Do this: Only the lines from the one with "The three.js and Blender code for this object" through the one with "sky: float = 0.28" are to be restated, word for word, with both of them included.

— Begin Source material —

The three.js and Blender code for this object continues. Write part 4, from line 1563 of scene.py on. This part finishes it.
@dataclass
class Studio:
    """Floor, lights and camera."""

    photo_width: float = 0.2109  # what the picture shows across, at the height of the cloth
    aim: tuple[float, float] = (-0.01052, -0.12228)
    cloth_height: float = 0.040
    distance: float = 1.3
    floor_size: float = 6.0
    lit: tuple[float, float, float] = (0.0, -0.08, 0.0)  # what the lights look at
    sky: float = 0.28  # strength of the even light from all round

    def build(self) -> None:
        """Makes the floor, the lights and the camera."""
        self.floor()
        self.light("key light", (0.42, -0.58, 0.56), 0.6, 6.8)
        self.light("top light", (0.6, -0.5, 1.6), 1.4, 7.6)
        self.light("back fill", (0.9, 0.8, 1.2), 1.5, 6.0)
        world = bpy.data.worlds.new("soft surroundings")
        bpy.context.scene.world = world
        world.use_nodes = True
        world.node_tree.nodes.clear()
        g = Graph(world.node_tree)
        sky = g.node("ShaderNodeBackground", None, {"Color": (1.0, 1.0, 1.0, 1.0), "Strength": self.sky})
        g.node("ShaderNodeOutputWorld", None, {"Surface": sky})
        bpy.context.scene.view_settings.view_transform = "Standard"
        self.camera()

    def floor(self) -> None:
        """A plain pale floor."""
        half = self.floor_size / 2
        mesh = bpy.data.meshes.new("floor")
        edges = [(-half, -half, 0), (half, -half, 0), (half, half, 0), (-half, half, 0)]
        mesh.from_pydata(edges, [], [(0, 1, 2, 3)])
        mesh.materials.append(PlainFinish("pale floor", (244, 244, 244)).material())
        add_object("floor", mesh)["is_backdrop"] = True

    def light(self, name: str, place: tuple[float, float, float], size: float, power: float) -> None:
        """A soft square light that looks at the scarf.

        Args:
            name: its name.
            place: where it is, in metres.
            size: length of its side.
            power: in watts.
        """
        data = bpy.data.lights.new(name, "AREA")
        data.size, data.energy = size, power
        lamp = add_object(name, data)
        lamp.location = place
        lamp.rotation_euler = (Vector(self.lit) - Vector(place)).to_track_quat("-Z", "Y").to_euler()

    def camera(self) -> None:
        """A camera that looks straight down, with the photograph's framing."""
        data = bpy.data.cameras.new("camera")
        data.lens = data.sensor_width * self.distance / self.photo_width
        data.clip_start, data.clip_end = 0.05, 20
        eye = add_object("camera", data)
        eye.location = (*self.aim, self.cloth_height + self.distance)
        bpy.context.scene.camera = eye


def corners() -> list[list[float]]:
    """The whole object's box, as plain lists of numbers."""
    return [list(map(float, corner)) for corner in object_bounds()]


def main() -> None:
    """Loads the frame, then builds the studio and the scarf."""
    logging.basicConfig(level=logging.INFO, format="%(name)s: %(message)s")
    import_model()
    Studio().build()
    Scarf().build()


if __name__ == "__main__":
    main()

— End Source material —
— Begin Source material —

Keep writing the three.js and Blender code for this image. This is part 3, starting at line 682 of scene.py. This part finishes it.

— End Source material —

Answer:
The three.js and Blender code for this object continues. Write part 4, from line 1563 of scene.py on. This part finishes it.
@dataclass
class Studio:
    """Floor, lights and camera."""

    photo_width: float = 0.2109  # what the picture shows across, at the height of the cloth
    aim: tuple[float, float] = (-0.01052, -0.12228)
    cloth_height: float = 0.040
    distance: float = 1.3
    floor_size: float = 6.0
    lit: tuple[float, float, float] = (0.0, -0.08, 0.0)  # what the lights look at
    sky: float = 0.28  # strength of the even light from all round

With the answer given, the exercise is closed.